Fundraiser of the Week: Dan Booth of Emmaus UK

The individual giving manager at the homelessness charity talks about emotional intelligence, donor recruitment and the decline of direct mail

Dan Booth
Dan Booth

Do you think fundraising has changed since you have been involved with it, and how?

Yes. I’d say individual giving in particular has become more difficult. After the Olive Cooke story appeared and caused fallout across the sector, fundraisers became more cautious with donor data, and permissions particularly, in order to win back public trust. The data landscape in wider society has also changed vastly in the eight years I’ve been working in fundraising: supporters are far more discerning about the use of their personal information and are more aware of issues such as charity fundraising costs and senior staff salaries. I think all of this change will encourage more engaged and committed supporters and will be a really positive thing for the sector in the long term, despite making fundraising more challenging at the moment.

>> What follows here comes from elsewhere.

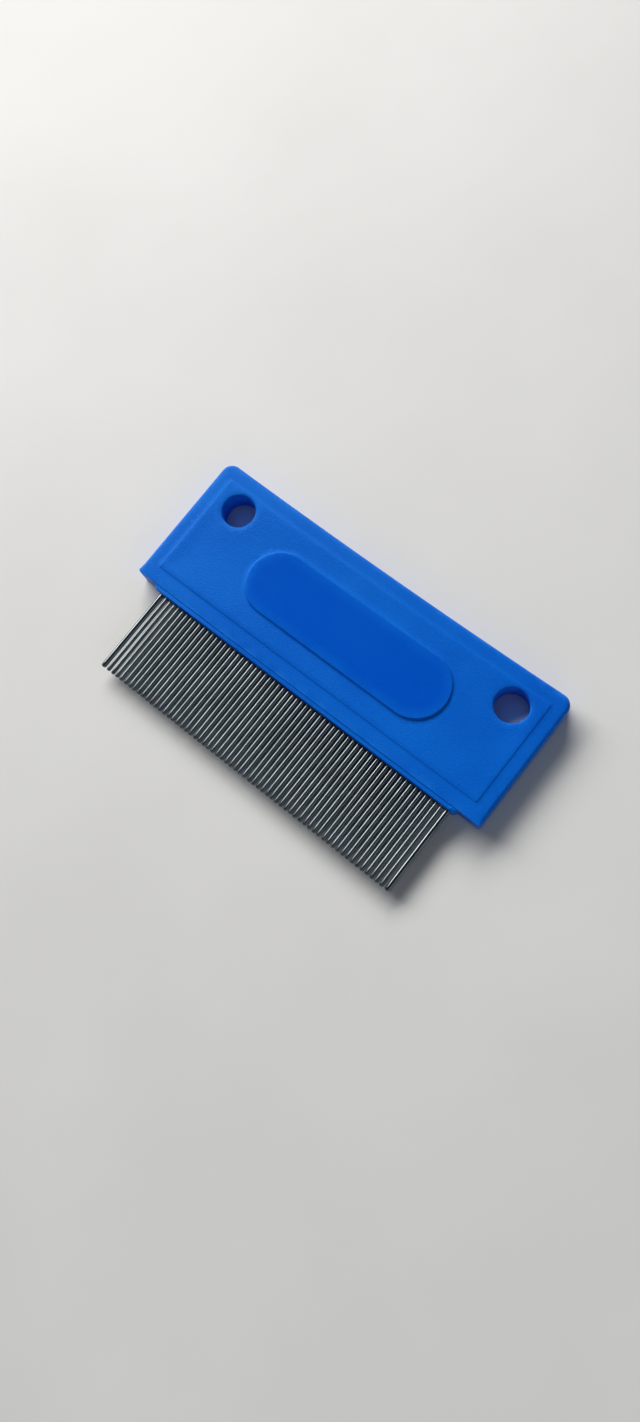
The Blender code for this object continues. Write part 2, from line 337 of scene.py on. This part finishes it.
def face_sheet(height, boundary):
    """One face of the handle as triangles between its outline, its steps, its holes and a grid.

    Gives the vertices, the faces, and the vertex numbers of the outline and of each hole's rim.
    """
    loops = [boundary]
    loops += [circle(hole, HOLE_RADIUS + HOLE_RIM_ROUNDING) for hole in HOLES]
    for share in (-1, -0.5, 0, 0.5, 1):
        offset = share * PANEL_STEP_HALF_WIDTH
        outline = rounded_rectangle(
            -PANEL_HALF[0] - offset,
            PANEL_HALF[0] + offset,
            -PANEL_HALF[1] - offset,
            PANEL_HALF[1] + offset,
            PANEL_CORNER_RADIUS + offset,
            PANEL_CORNER_RADIUS + offset,
        )
        loops.append(bowed(outline))
    for share in np.linspace(-1, 1, 9):
        loops.append(stadium(PAD_LENGTH, PAD_WIDTH, share * PAD_STEP_HALF_WIDTH - PAD_STEP_HALF_WIDTH))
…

What is your charity’s main income stream? What are the positive aspects of that, and what are some of the challenges?

For now it’s still donors attracted through direct mail. On the positive side, it’s creative, personal (when done well) and a cost-effective way of fundraising. It’s also rewarding if you enjoy working with data and segmentation. However, responsive supporters of direct mail are becoming scarcer and harder to recruit. The long-term challenge is planning for the decline of direct mail and embracing new channels, including social media and frictionless giving, in a cost-effective way.

What is the most challenging aspect of your role?

Donor recruitment, as I’m sure it is for lots of individual giving fundraisers. Emmaus is a lesser-known homelessness charity, so we have to work extra hard to tell potential supporters about our work. Once people understand what we do and the positive impact we have on the wider community (as well as how to pronounce our name - it’s Ee-MAY-us) they are usually really enthused and happy to get involved and/or donate.

What advice would you give to a new fundraiser just starting out?

Speak to, and meet, your donors as often as possible, and listen to what they think of your fundraising campaigns. In a previous role, I used to visit raffle winners’ homes with a big novelty cheque, and that was a great way of getting to know supporters (it was fun too). In direct marketing, it’s easy to see donors as numbers on a spreadsheet, or as an average gift band in a segment, but it’s always really interesting to hear why people feel so passionately about your work, as well as what they dislike.

What qualities do you believe are important in a good fundraiser?

I think it’s important to be confident and bold as well as having some emotional intelligence – so you can ask the right questions and make effective propositions.

What do you do to switch off from work?

I have a 13-month old daughter who keeps me busy and means I don’t have much trouble switching off from work. I also paint and recently exhibited my work at a local gallery in Birmingham.

What’s your favourite book and why?

Currently it’s The Very Hungry Caterpillar, see answer above.